Hey birdie, are you ready to listen? (Photo by Tony Alter, via Wikimedia Commons.)
Hey birdie, are you ready to listen? (Photo by Tony Alter, via Wikimedia Commons.)

As with all things, there are pros and cons to being alone. There’s no-one to eat the last cookie or hide the remote, but there’s also no-one to help manage the everyday stresses. Give up chores for a weekend and I have no clean work pants for Monday. Take a day off in the middle of the week and I’m struggling to pay the cable bill. If I need to vent about a hard day, I better hope the birds on the balcony are in a chatty mood, or else I have to wait until the workday ends on the West Coast, when my best friend might have a few minutes to listen to me rant, rave, and cry on the other end of the phone. Slip on managing anything for even a moment, and all the plates I’m balancing come crashing down.

I still exist

There’s a certain level of introspection that comes from living alone. I’ve learned about the ins and outs of my own mind over the past 18 months, keeping a mental checklist of my moods and asking myself the necessary questions when I swing into a low point: when was the last time I drank some water? Had a healthy snack? Do I need a nap? Is it the 20th of the month? Should I open that meditation app and practice my breathing? And the list of solutions, the coping skills I’ve mastered over the years: dinner with Mom and Dad. Borrow their dog and go for a walk. Watch a sad movie. Set an alarm and snooze for half an hour.

The first few months of living alone were a low point for me. My apartment was a generic beige box with thick walls, and I spent all my free time decorating the space with art and music in an attempt to make it feel like mine. With no-one around to perceive my presence, I went through periods of feeling disconnected, feelings that I battled by belting out songs by Queen and Wicked lyrics to prove that I still existed when nobody else was around.

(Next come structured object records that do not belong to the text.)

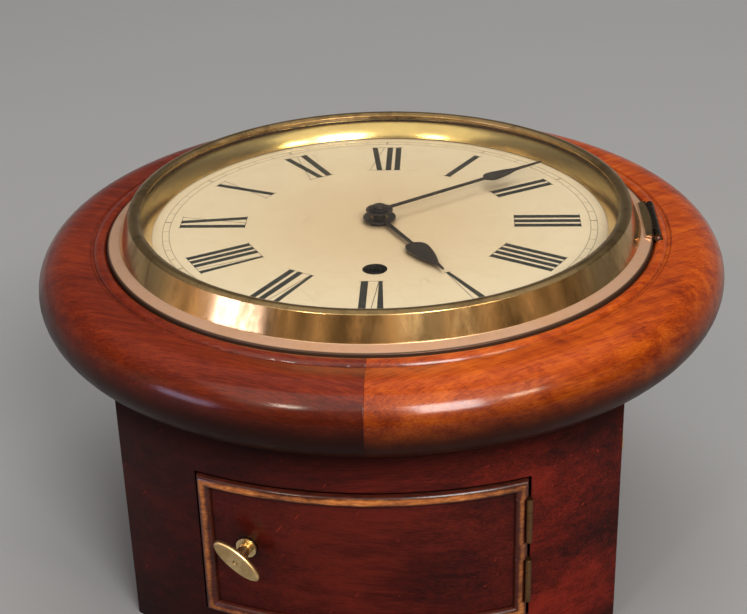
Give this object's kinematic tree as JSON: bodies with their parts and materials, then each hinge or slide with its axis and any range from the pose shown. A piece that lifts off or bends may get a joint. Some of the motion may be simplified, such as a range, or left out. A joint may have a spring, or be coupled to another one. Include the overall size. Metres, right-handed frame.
{
  "type": "dial wall clock",
  "caption": "Round mahogany wall clock lying on its back: opening glazed brass bezel, painted dial, spade hands, fusee movement with short pendulum, bottom and side doors.",
  "frame": {"origin": "on the axis of the hands, in the plane of the flat back that the clock lies on", "axes": "+Z out of the dial, +Y to twelve o'clock, +X to three o'clock"},
  "size_m": [0.3038, 0.304, 0.155],
  "materials": {
    "back_board": "bare pine, darkened with age",
    "back_cock": "satin, tarnished",
    "back_plate": "satin, tarnished",
    "barrel_arbor": "ground steel",
    "bezel_catch": "satin, tarnished",
    "bezel_glass": "clear flat glass",
    "bezel_hinge_base": "polished, lacquered",
    "bezel_hinge_leaf": "polished, lacquered",
    "bezel_hinge_pin": "ground steel",
    "bezel_ring": "polished, lacquered",
    "bottom_catch_thumb_plate": "polished, lacquered",
    "bottom_catch_tongue": "satin, tarnished",
    "bottom_door_beading": "varnish worn to the wood along its top",
    "bottom_door_hinge_bases": "satin, tarnished",
    "bottom_door_hinge_leaves": "satin, tarnished",
    "bottom_door_hinge_pins": "ground steel",
    "bottom_door_panel": "satin varnish, dark mahogany",
    "cannon_pinion": "ground steel",
    "case_bottom": "satin varnish, dark mahogany",
    "case_pegs": "turned hardwood",
    "case_side_left": "satin varnish, dark mahogany",
    "case_side_right": "satin varnish, dark mahogany",
    "case_top": "satin varnish, dark mahogany",
    "centre_arbor": "ground steel",
    "centre_wheel": "satin, tarnished",
    "dial_feet": "satin, tarnished",
    "dial_plate": "satin cream paint with black numerals",
    "dial_screws": "ground steel",
    "escape_arbor": "ground steel",
    "escape_wheel": "satin, tarnished",
    "front_plate": "satin, tarnished",
    "fusee_arbor": "ground steel",
    "fusee_cone": "satin, tarnished",
    "great_wheel": "satin, tarnished",
    "gut_line": "twisted gut",
    "hand_washer": "satin, tarnished",
    "hanging_plate": "satin, tarnished",
    "hanging_plate_screws": "ground steel",
    "hour_hand": "blackened",
    "hour_wheel": "satin, tarnished",
    "minute_hand": "blackened",
    "minute_wheel": "satin, tarnished",
    "pallet_anchor": "ground steel",
    "pendulum_bob": "satin, tarnished",
    "pendulum_rod": "ground steel",
    "plate_pillars": "satin, tarnished",
    "rating_nut": "satin, tarnished",
    "side_catch_thumb_plate": "polished, lacquered",
    "side_catch_tongue": "satin, tarnished",
    "side_door_hinge_bases": "satin, tarnished",
    "side_door_hinge_leaves": "satin, tarnished",
    "side_door_hinge_pins": "ground steel",
    "side_door_panel": "satin varnish, dark mahogany",
    "sight_ring": "polished, lacquered",
    "spring_barrel": "satin, tarnished",
    "surround_battens": "bare pine",
    "surround_left": "glossy varnish, dark red-brown mahogany",
    "surround_right": "glossy varnish, bright figured mahogany",
    "third_arbor": "ground steel",
    "third_wheel": "satin, tarnished"
  },
  "bodies": {
    "case": {"surround_left": "surround_left", "surround_right": "surround_right", "back_board": "back_board", "case_side_left": "case_side_left", "case_side_right": "case_side_right", "case_top": "case_top", "case_bottom": "case_bottom", "hanging_plate": "hanging_plate", "hanging_plate_screws": "hanging_plate_screws", "surround_battens": "surround_battens", "case_pegs": "case_pegs", "dial_plate": "dial_plate", "dial_screws": "dial_screws", "dial_feet": "dial_feet", "bezel_hinge_base": "bezel_hinge_base", "bottom_door_hinge_bases": "bottom_door_hinge_bases", "side_door_hinge_bases": "side_door_hinge_bases", "front_plate": "front_plate", "back_plate": "back_plate", "plate_pillars": "plate_pillars", "back_cock": "back_cock", "gut_line": "gut_line", "barrel_arbor": "barrel_arbor"},
    "bezel": {"bezel_ring": "bezel_ring", "bezel_glass": "bezel_glass", "sight_ring": "sight_ring", "bezel_hinge_leaf": "bezel_hinge_leaf", "bezel_hinge_pin": "bezel_hinge_pin", "bezel_catch": "bezel_catch"},
    "bottom_door": {"bottom_door_panel": "bottom_door_panel", "bottom_door_beading": "bottom_door_beading", "bottom_door_hinge_leaves": "bottom_door_hinge_leaves", "bottom_door_hinge_pins": "bottom_door_hinge_pins"},
    "bottom_catch": {"bottom_catch_thumb_plate": "bottom_catch_thumb_plate", "bottom_catch_tongue": "bottom_catch_tongue"},
    "side_door": {"side_door_panel": "side_door_panel", "side_door_hinge_leaves": "side_door_hinge_leaves", "side_door_hinge_pins": "side_door_hinge_pins"},
    "side_catch": {"side_catch_thumb_plate": "side_catch_thumb_plate", "side_catch_tongue": "side_catch_tongue"},
    "minute": {"minute_hand": "minute_hand", "cannon_pinion": "cannon_pinion", "hand_washer": "hand_washer"},
    "hour": {"hour_hand": "hour_hand", "hour_wheel": "hour_wheel"},
    "minute_wheel": {"minute_wheel": "minute_wheel"},
    "fusee": {"fusee_cone": "fusee_cone", "great_wheel": "great_wheel", "fusee_arbor": "fusee_arbor"},
    "barrel": {"spring_barrel": "spring_barrel"},
    "centre": {"centre_wheel": "centre_wheel", "centre_arbor": "centre_arbor"},
    "third": {"third_wheel": "third_wheel", "third_arbor": "third_arbor"},
    "escape": {"escape_wheel": "escape_wheel", "escape_arbor": "escape_arbor"},
    "pallets": {"pallet_anchor": "pallet_anchor"},
    "pendulum": {"pendulum_rod": "pendulum_rod", "pendulum_bob": "pendulum_bob", "rating_nut": "rating_nut"}
  },
  "joints": [
    {"name": "bezel_hinge", "type": "hinge", "parent": "case", "child": "bezel", "pos_m": [0.1214, 0, 0.1429], "axis": [0, 1, 0], "range_deg": [0, 110]},
    {"name": "bottom_door_hinge", "type": "hinge", "parent": "case", "child": "bottom_door", "pos_m": [0.06275, -0.1228, 0.0538], "axis": [0, 0, 1], "range_deg": [0, 100]},
    {"name": "bottom_catch_turn", "type": "hinge", "parent": "bottom_door", "child": "bottom_catch", "pos_m": [-0.0502, -0.12518, 0.0566], "axis": [-0.3042, -0.9526, 0], "range_deg": [-52, 38]},
    {"name": "side_door_hinge", "type": "hinge", "parent": "case", "child": "side_door", "pos_m": [0.103, 0, 0.08875], "axis": [0, -1, 0], "range_deg": [0, 95]},
    {"name": "side_catch_turn", "type": "hinge", "parent": "side_door", "child": "side_catch", "pos_m": [0.1008, 0, 0.036], "axis": [1, 0, 0], "range_deg": [-35, 55]},
    {"name": "minute_hand_turn", "type": "hinge", "parent": "case", "child": "minute", "pos_m": [0, 0, 0.1489], "axis": [0, 0, -1], "continuous": true},
    {"name": "hour_hand_turn", "type": "hinge", "parent": "case", "child": "hour", "pos_m": [0, 0, 0.1453], "axis": [0, 0, -1], "continuous": true},
    {"name": "minute_wheel_turn", "type": "hinge", "parent": "case", "child": "minute_wheel", "pos_m": [-0.018, 0, 0.1214], "axis": [0, 0, -1], "continuous": true},
    {"name": "escape_wheel_turn", "type": "hinge", "parent": "case", "child": "escape", "pos_m": [0, 0.03015, 0.0917], "axis": [0, 0, -1], "continuous": true},
    {"name": "third_wheel_turn", "type": "hinge", "parent": "case", "child": "third", "pos_m": [0.01905, 0.01914, 0.08475], "axis": [0, 0, -1], "continuous": true},
    {"name": "centre_wheel_turn", "type": "hinge", "parent": "case", "child": "centre", "pos_m": [0, 0, 0.0989], "axis": [0, 0, -1], "continuous": true},
    {"name": "fusee_turn", "type": "hinge", "parent": "case", "child": "fusee", "pos_m": [0, -0.0484, 0.109], "axis": [0, 0, -1], "continuous": true},
    {"name": "barrel_turn", "type": "hinge", "parent": "case", "child": "barrel", "pos_m": [-0.048, -0.066, 0.09], "axis": [0, 0, -1], "continuous": true},
    {"name": "pendulum_swing", "type": "hinge", "parent": "case", "child": "pendulum", "pos_m": [0, 0.0515, 0.0585], "axis": [0, 0, 1], "range_deg": [-3.5, 3.5]},
    {"name": "pallets_swing", "type": "hinge", "parent": "case", "child": "pallets", "pos_m": [0, 0.0515, 0.0917], "axis": [0, 0, 1], "range_deg": [-3.5, 3.5]}
  ],
  "couplings": [
    {"joint": "hour_hand_turn", "follows": "minute_hand_turn", "ratio": 0.083333},
    {"joint": "minute_wheel_turn", "follows": "minute_hand_turn", "ratio": -0.33333},
    {"joint": "third_wheel_turn", "follows": "escape_wheel_turn", "ratio": -0.090909},
    {"joint": "centre_wheel_turn", "follows": "escape_wheel_turn", "ratio": 0.0075758},
    {"joint": "fusee_turn", "follows": "escape_wheel_turn", "ratio": -0.00063131},
    {"joint": "barrel_turn", "follows": "escape_wheel_turn", "ratio": -0.00042776},
    {"joint": "pallets_swing", "follows": "pendulum_swing", "ratio": 1}
  ]
}
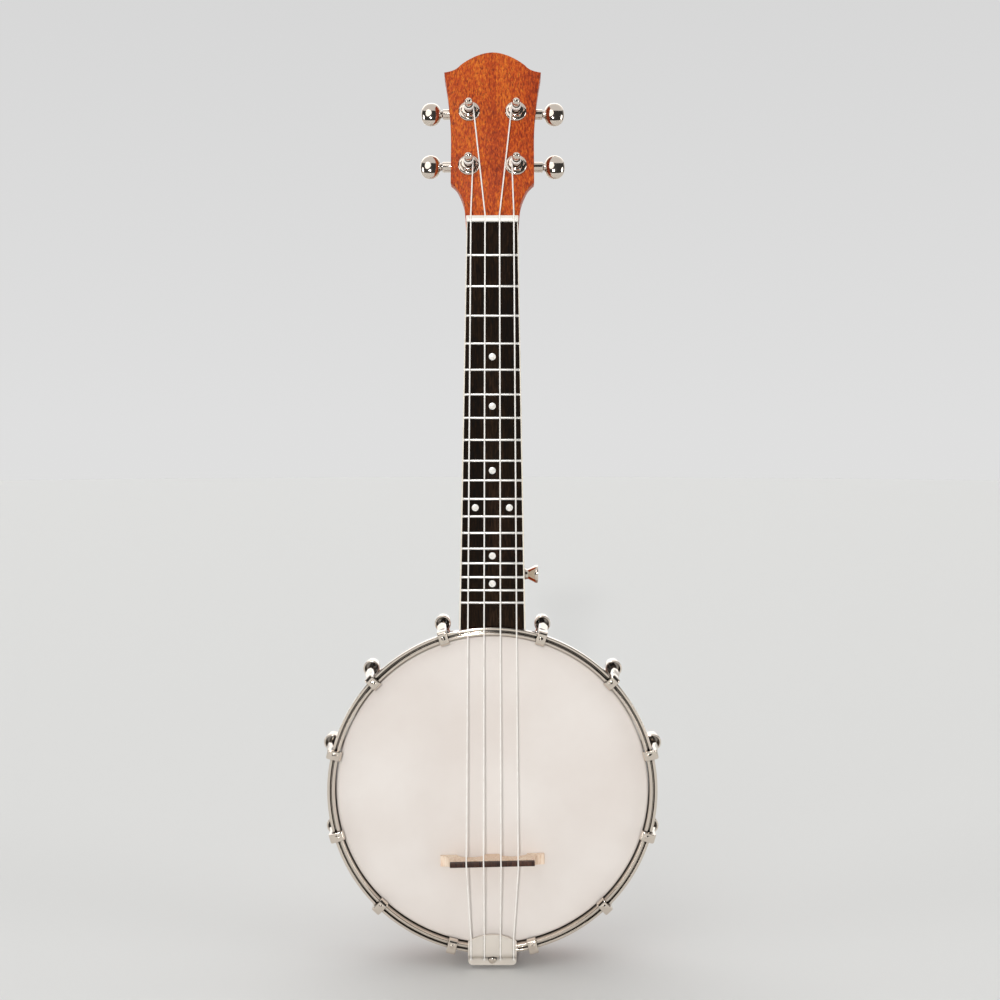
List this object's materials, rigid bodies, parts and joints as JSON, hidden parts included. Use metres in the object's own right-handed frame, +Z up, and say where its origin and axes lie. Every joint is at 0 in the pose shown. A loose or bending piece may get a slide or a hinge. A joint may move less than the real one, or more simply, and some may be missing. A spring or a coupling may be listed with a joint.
{
  "type": "banjo ukulele",
  "caption": "Four-string banjo ukulele: fretted neck with geared tuners on an open-backed wooden rim, with a skin stretched by a hoop, hooks and shoes.",
  "frame": {"origin": "on the neck's centre line in the middle of the headstock's thickness, where a wall hanger's yoke takes it just above the string nut", "axes": "+Z up the pot and the neck, -Y towards the listener (the skin's side), +X to the right as the listener sees it upright"},
  "size_m": [0.2262, 0.0835, 0.6046],
  "materials": {
    "neck_wood": "satin lacquered mahogany",
    "rim_wood": "satin lacquered mahogany",
    "fretboard_wood": "oiled, near black",
    "maple": "bare, fine grained",
    "bone": "polished bone white",
    "skin": "frosted film",
    "nylon": "pale translucent",
    "chrome": "polished",
    "nickel": "satin nickel",
    "steel": "bright drawn"
  },
  "bodies": {
    "root": {"neck": "neck_wood", "fretboard": "fretboard_wood", "string_nut": "bone", "rim": "rim_wood", "head_skin": "skin", "shoe_01": "chrome", "shoe_02": "chrome", "shoe_03": "chrome", "shoe_04": "chrome", "shoe_05": "chrome", "shoe_06": "chrome", "shoe_07": "chrome", "shoe_08": "chrome", "shoe_09": "chrome", "shoe_10": "chrome", "shoe_11": "chrome", "shoe_12": "chrome", "tail_shoe": "chrome", "tail_bolt": "chrome", "tailpiece": "nickel", "coordinator_rod": "steel", "coordinator_nut": "steel", "string_1": "nylon", "string_2": "nylon", "string_3": "nylon", "string_4": "nylon", "bushing_1": "chrome", "bushing_2": "chrome", "bushing_3": "chrome", "bushing_4": "chrome", "tuner_case_1": "chrome", "tuner_case_2": "chrome", "tuner_case_3": "chrome", "tuner_case_4": "chrome", "strap_button": "chrome"},
    "hoop": {"tension_hoop": "chrome", "flesh_hoop": "steel", "hook_01": "chrome", "hook_02": "chrome", "hook_03": "chrome", "hook_04": "chrome", "hook_05": "chrome", "hook_06": "chrome", "hook_07": "chrome", "hook_08": "chrome", "hook_09": "chrome", "hook_10": "chrome", "hook_11": "chrome", "hook_12": "chrome"},
    "bridge": {"bridge_base": "maple", "bridge_cap": "fretboard_wood"},
    "button_1": {"tuning_button_1": "chrome"},
    "post_1": {"post_1": "chrome"},
    "button_2": {"tuning_button_2": "chrome"},
    "post_2": {"post_2": "chrome"},
    "button_3": {"tuning_button_3": "chrome"},
    "post_3": {"post_3": "chrome"},
    "button_4": {"tuning_button_4": "chrome"},
    "post_4": {"post_4": "chrome"}
  },
  "joints": [
    {"name": "head_tension", "type": "slide", "parent": "root", "child": "hoop", "axis": [0, 1, 0], "range_m": [-0.0006, 0.0008]},
    {"name": "bridge_slide", "type": "slide", "parent": "root", "child": "bridge", "axis": [0, 0, 1], "range_m": [-0.01, 0.03], "deforming": ["string_1", "string_2", "string_3", "string_4"]},
    {"name": "button_1_spin", "type": "hinge", "parent": "root", "child": "button_1", "pos_m": [-0.0155, 0.02148, 0.02648], "axis": [1, 0, 0], "continuous": true},
    {"name": "post_1_spin", "type": "hinge", "parent": "root", "child": "post_1", "pos_m": [-0.0155, 0.00003, 0.02404], "axis": [0, 0.9563, -0.2924], "continuous": true},
    {"name": "button_2_spin", "type": "hinge", "parent": "root", "child": "button_2", "pos_m": [-0.0155, 0.03294, 0.06396], "axis": [1, 0, 0], "continuous": true},
    {"name": "post_2_spin", "type": "hinge", "parent": "root", "child": "post_2", "pos_m": [-0.0155, 0.01149, 0.06153], "axis": [0, 0.9563, -0.2924], "continuous": true},
    {"name": "button_3_spin", "type": "hinge", "parent": "root", "child": "button_3", "pos_m": [0.0155, 0.03294, 0.06396], "axis": [1, 0, 0], "continuous": true},
    {"name": "post_3_spin", "type": "hinge", "parent": "root", "child": "post_3", "pos_m": [0.0155, 0.01149, 0.06153], "axis": [0, 0.9563, -0.2924], "continuous": true},
    {"name": "button_4_spin", "type": "hinge", "parent": "root", "child": "button_4", "pos_m": [0.0155, 0.02148, 0.02648], "axis": [1, 0, 0], "continuous": true},
    {"name": "post_4_spin", "type": "hinge", "parent": "root", "child": "post_4", "pos_m": [0.0155, 0.00003, 0.02404], "axis": [0, 0.9563, -0.2924], "continuous": true}
  ],
  "couplings": [
    {"joint": "post_1_spin", "follows": "button_1_spin", "ratio": -0.066667},
    {"joint": "post_2_spin", "follows": "button_2_spin", "ratio": -0.066667},
    {"joint": "post_3_spin", "follows": "button_3_spin", "ratio": -0.066667},
    {"joint": "post_4_spin", "follows": "button_4_spin", "ratio": -0.066667}
  ]
}
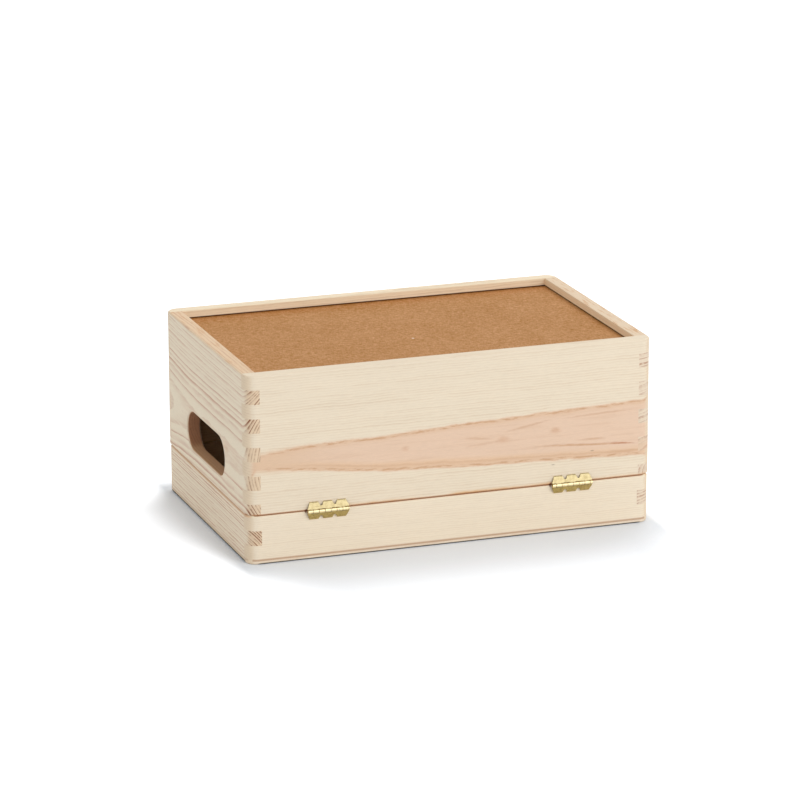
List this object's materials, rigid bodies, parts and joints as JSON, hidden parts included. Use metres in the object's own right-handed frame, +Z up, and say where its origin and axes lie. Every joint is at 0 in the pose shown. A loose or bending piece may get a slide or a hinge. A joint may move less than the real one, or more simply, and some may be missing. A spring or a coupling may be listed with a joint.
{
  "type": "wooden box with hinged lid",
  "caption": "Pine storage box with comb-jointed walls, a grooved hardboard bottom, a handle slot in each end and a shallow lid on brass hinges, standing upside down on its lid.",
  "frame": {"origin": "in the plane of the lid's outer face, which lies on the surface the box stands on, under the middle of the box's plan", "axes": "+X along the box's long side, towards its right end as seen from the hinge side; +Y from the hinge side to the opening side; +Z up, from the lid to the box's hardboard bottom, because the box stands upside down"},
  "size_m": [0.3, 0.1978, 0.1353],
  "materials": {
    "pine_walls": "bare sanded pine, fine grain with a pinkish band of heartwood",
    "pine_ends": "bare sanded pine with wider cathedral grain",
    "lid_board": "bare sanded thin pine board",
    "hardboard": "smooth brown hardboard with a mottled fibrous face",
    "hinge_brass": "bright brass plating on pressed sheet",
    "pin_brass": "bright brass plating on round wire"
  },
  "bodies": {
    "lid": {"lid_hinge_rail": "pine_walls", "lid_front_rail": "pine_walls", "lid_left_rail": "pine_ends", "lid_right_rail": "pine_ends", "lid_panel": "lid_board", "hinge_left_lid_leaf": "hinge_brass", "hinge_left_pin": "pin_brass", "hinge_right_lid_leaf": "hinge_brass", "hinge_right_pin": "pin_brass"},
    "box": {"box_hinge_wall": "pine_walls", "box_front_wall": "pine_walls", "box_left_wall": "pine_ends", "box_right_wall": "pine_ends", "bottom_panel": "hardboard", "hinge_left_box_leaf": "hinge_brass", "hinge_right_box_leaf": "hinge_brass"}
  },
  "joints": [
    {"name": "lid_hinge", "type": "hinge", "parent": "lid", "child": "box", "pos_m": [0, -0.0994, 0.03515], "axis": [1, 0, 0], "range_deg": [0, 111]}
  ]
}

Hey birdie, are you ready to listen? (Photo by Tony Alter, via Wikimedia Commons.)
Hey birdie, are you ready to listen? (Photo by Tony Alter, via Wikimedia Commons.)

Because I choose it

An experience doesn’t have to be delightful to be a net positive. I’ve heard friends say they don’t know how they’d live their lives without the support of their partners. That will never be me. I’ve learned how to be my own greatest champion, and to be alone without being lonely. For all the things I’ve discarded from my Catholic upbringing, I’ve retained the idea that some things are sacred. Certain times and places should be given over to a higher power, even if that higher power is my own sense of self-preservation. It’s no less holy for being so.

I don’t know if there’s a partner in my future, or even so much as a pet. Some days I long for the company, others I relish the silence. But if I do share my life with someone, they’ll know they’re there because I chose them, not because I was desperate for another place setting at the table. It’s freeing to know that I can be happy either way.